Turin’s historical identity is built upon its geological gifts. The Dora Riparia’s powerful current fueled its pre-industrial manufacturing. The fertile plain sustained its population. The Alpine passes it commands—like the Susa and Lanzo valleys—made it a strategic military and trade hub. But today, the dialogue between city and substrate is defined by new pressures.
Turin’s water is famously pure, sourced from Alpine aquifers and protected watersheds. The Dora Riparia and its underground reservoirs are the city’s lifeline. However, the Alpine cryosphere—the frozen water reservoir of glaciers and permafrost—is in rapid retreat. This is not just an environmental loss; it is a fundamental shift in water resource management. Glaciers act as natural regulators, releasing water steadily in summer melt. Their disappearance leads to a dangerous shift: increased winter flooding and reduced summer flow, stressing both the city’s supply and the agricultural region it anchors. Managing the Dora’s flow in an era of hydrological uncertainty is a direct geological-climatic challenge.

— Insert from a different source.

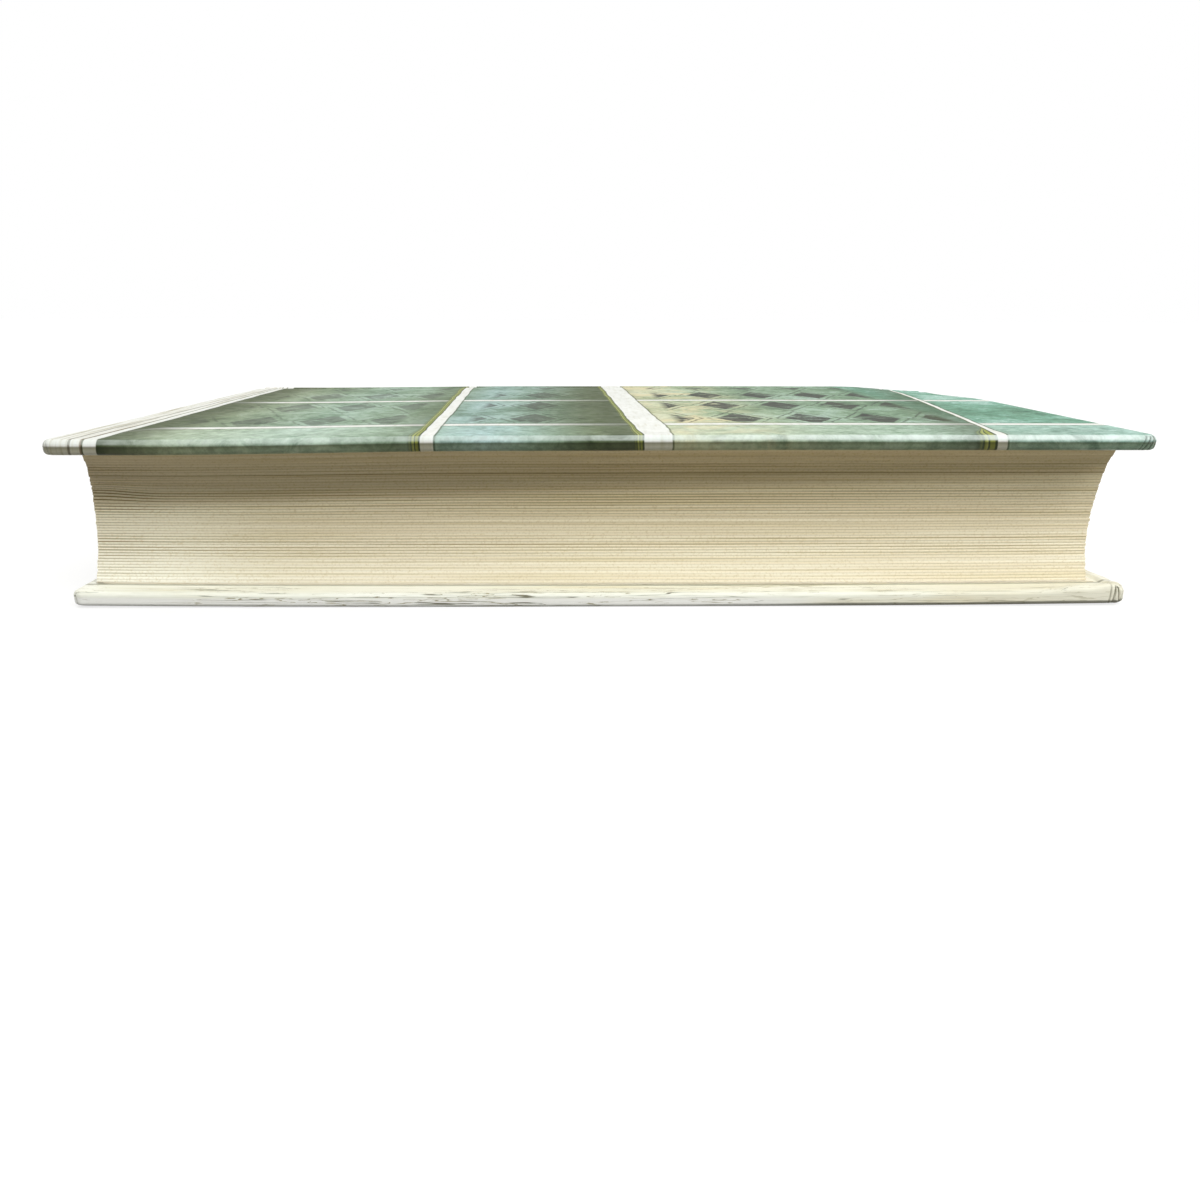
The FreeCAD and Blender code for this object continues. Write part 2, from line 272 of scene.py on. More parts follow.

The same sedimentary basins that hold water also hold potential for a post-fossil fuel future. The porous sandstone layers of the deep Piedmont Basin, once explored for hydrocarbons, are now being investigated for geothermal energy and, critically, for carbon capture and storage (CCS). The theoretical capacity to sequester industrial CO2 emissions in these deep saline aquifers is significant. For a region with a strong industrial legacy, this subsurface geology could become a key asset in achieving carbon neutrality, turning a former source of fossil fuels into a tomb for greenhouse gases.
Furthermore, the coarse, permeable gravel beds deposited by the ancient Dora and Po rivers, found in the subsurface, are ideal for low-enthalpy geothermal systems (geothermal heat pumps). This provides a stable, local source for heating and cooling buildings, a silent revolution leveraging the city’s own ground temperature.
Turin’s subsurface complexity is a double-edged sword for urban development. The alternating layers of sand, gravel, clay, and marl behave differently under stress. Construction must account for varying load-bearing capacities and the risk of differential settlement. The presence of old, backfilled river channels and historical quarries can create hidden voids. As climate change brings more intense and prolonged rainfall, these ground conditions become even more critical. Saturated clays can swell or lose strength, while increased groundwater pressure can trigger instability on slopes, including within the moralnic amphitheatre hills.
The 2016 Alluvione (flash flood) of the Dora Riparia, which inundated parts of the city center, was a stark reminder. It highlighted the need for "room for the river" strategies—a concept that requires understanding historical floodplains, something geomorphology maps can reveal with stunning clarity. Restoring natural flood buffers means engaging with the land’s original, glacier-sculpted form.
From the ghost of a vanished sea beneath its pavement to the melting Alpine reservoirs that feed its taps, Turin’s geography is in constant, dynamic conversation with global cycles. Its glacial hills stand as monuments to past climate upheaval, while its subsiding plain warns of future vulnerability. Yet, in its deep sedimentary basins and resilient river corridors, the city also finds tools for adaptation. To walk in Turin is to walk on a palimpsest where the handwriting of plate tectonics, ice ages, and now the Anthropocene is layered one upon the other. Its future, much like its past, will be written not just in policy, but in the enduring dialogue between its people and the profound, shifting ground beneath their feet.